For many years there have been two other types of "HDR" in photography. The over-the-top saturated photos from 2012:

An oversaturated and overly darkened "HDR" image from 2012

To modern photos captured via exposure bracketing and merged using a technique called HDR photo merge:

An HDR photo merge using Adobe Lightroom (SDR) | Sony a7R IVA | Tamron 35-150mm | 1 sec, f/2.8, ISO 100
An HDR photo merge using Adobe Lightroom (SDR) | Sony a7R IVA | Tamron 35-150mm | 1 sec, f/2.8, ISO 100

This post is not about those HDR pretenders though, because at the end of the day: the two photos above only have 8 bits worth of data and are in the sRGB colorspace.

This post is about true High Dynamic Range photos, which are in a larger colorspace and are shown at a much higher luminance.

The Need For More Nits and Bits

Most images on the web only contain 8 bits worth of information and are in the sRGB color space. That's strictly a technical limitation of older web-based image formats like .jpg. But did you know that cameras have been capturing RAW photos with more than 8 bits (and in larger colorspace) going back 20+ years?! The extra data was there, but it was essentially invisible to photographers and viewers alike.

A graph plotting various color spaces and how they relate to the visible color spectrum. Note how sRGB is a small triangle compared to the larger DCI-P3 and Rec.2020 color spaces.
A graph plotting various color spaces and how they relate to the visible color spectrum. Note how sRGB is a small triangle compared to the larger DCI-P3 and Rec.2020 color spaces.
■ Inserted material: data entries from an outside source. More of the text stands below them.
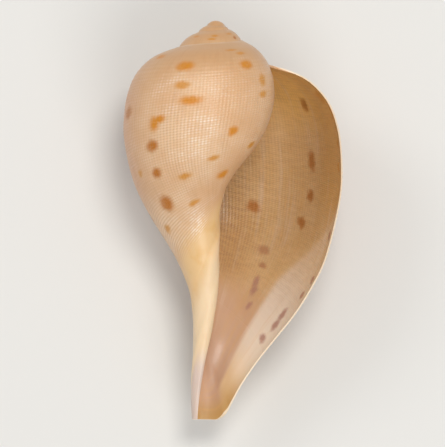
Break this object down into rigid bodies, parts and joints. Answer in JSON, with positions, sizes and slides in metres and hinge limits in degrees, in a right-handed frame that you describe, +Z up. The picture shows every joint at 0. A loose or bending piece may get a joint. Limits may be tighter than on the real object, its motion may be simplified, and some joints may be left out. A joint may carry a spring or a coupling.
{
  "type": "fig shell",
  "caption": "Thin, pear-shaped spiral sea shell with a low spire, a wide open mouth and a long open canal; lies on its back as a loose ornament.",
  "frame": {"origin": "bottom centre of the shell's box as it lies on its back, mouth up", "axes": "+Y along the shell towards the spire, +X towards the outer lip, +Z up, out of the mouth"},
  "size_m": [0.0482, 0.0864, 0.0412],
  "materials": {
    "shell_wall": "satin, fine crossed cords and growth lines, cream outside with tan blotches, tan inside with violet-brown spots"
  },
  "bodies": {
    "root": {"shell": "shell_wall"}
  },
  "joints": []
}
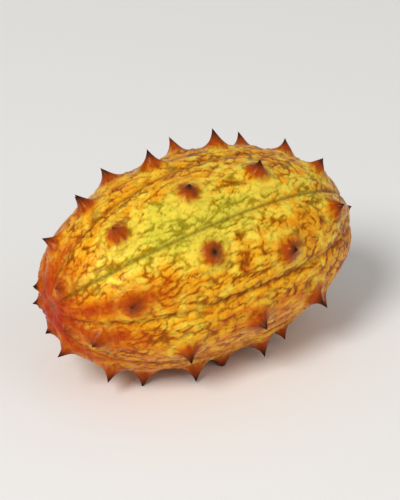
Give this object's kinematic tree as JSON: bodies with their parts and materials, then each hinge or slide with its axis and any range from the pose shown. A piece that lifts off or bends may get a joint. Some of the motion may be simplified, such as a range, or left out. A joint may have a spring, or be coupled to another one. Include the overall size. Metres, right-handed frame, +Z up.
{
  "type": "horned melon",
  "caption": "Whole ripe horned melon lying on its side: blunt oval fruit with rows of flared horns, fine lengthwise grooves and a short cut stem.",
  "frame": {"origin": "middle of the object's box, on the plane that its lowest horns rest on", "axes": "+X along the fruit from the blossom end to the stem end, +Z up"},
  "size_m": [0.1198, 0.0786, 0.074],
  "materials": {
    "rind": "waxy satin",
    "dry_stem": "dry matt"
  },
  "bodies": {
    "root": {"fruit": "rind", "stem_stub": "dry_stem"}
  },
  "joints": []
}
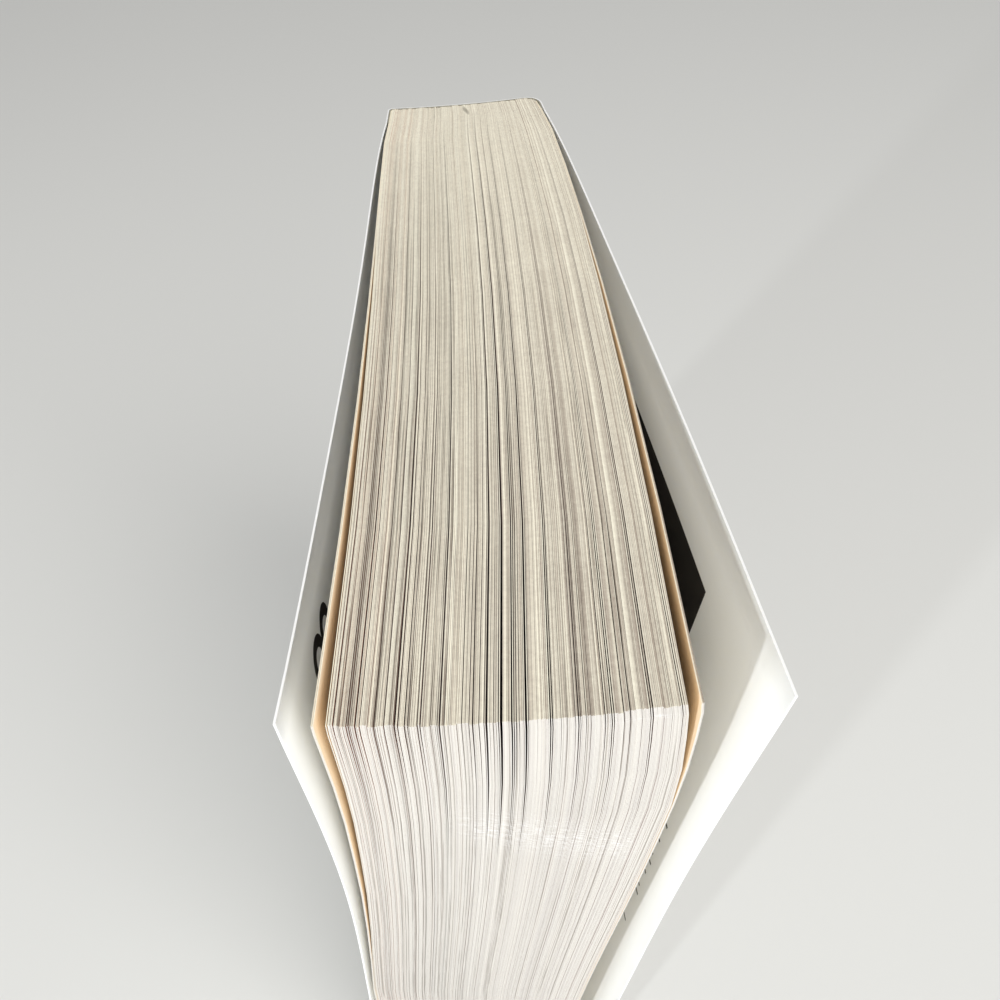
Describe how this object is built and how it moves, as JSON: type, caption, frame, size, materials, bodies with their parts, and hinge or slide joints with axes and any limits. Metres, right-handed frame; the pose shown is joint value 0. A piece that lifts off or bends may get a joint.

The problem was that there was no practical way to work with those extra bits or view them on a display. So .jpg and PNG images simply discard everything extra to maximize compression, back when most internet traffic moved over copper.

Today, HDR-capable displays are everywhere: smartphones, tablets, TVs, laptops, and monitors. These devices can render colors from larger color spaces like DCI-P3, Adobe RGB, and Rec.2020, and they reach peak brightness levels that SDR displays cannot match. Emerging image formats like AVIF and JPEG XL can hold more bits and retain quality through modern compression.

For reference: the iPhone 16 Pro supports 1,200 nits (HDR) and 2,000 nits outdoors. Current MacBook Pros support 1,600 nits for HDR content. The best-selling LCD monitor on Amazon supports 250 nits.

Even with that hardware in place and the extra data already present in RAW files, the missing link has been a photo editor capable of editing in true HDR.

What Are Gain Maps?

A gain map is a matrix of values applied to an image that multiplies pixel brightness independently across different areas. This lets a single image file carry two versions: a full HDR rendition and a standard SDR fallback. If a viewer's browser and display support HDR, they see the HDR version. If not, the browser serves the SDR version automatically.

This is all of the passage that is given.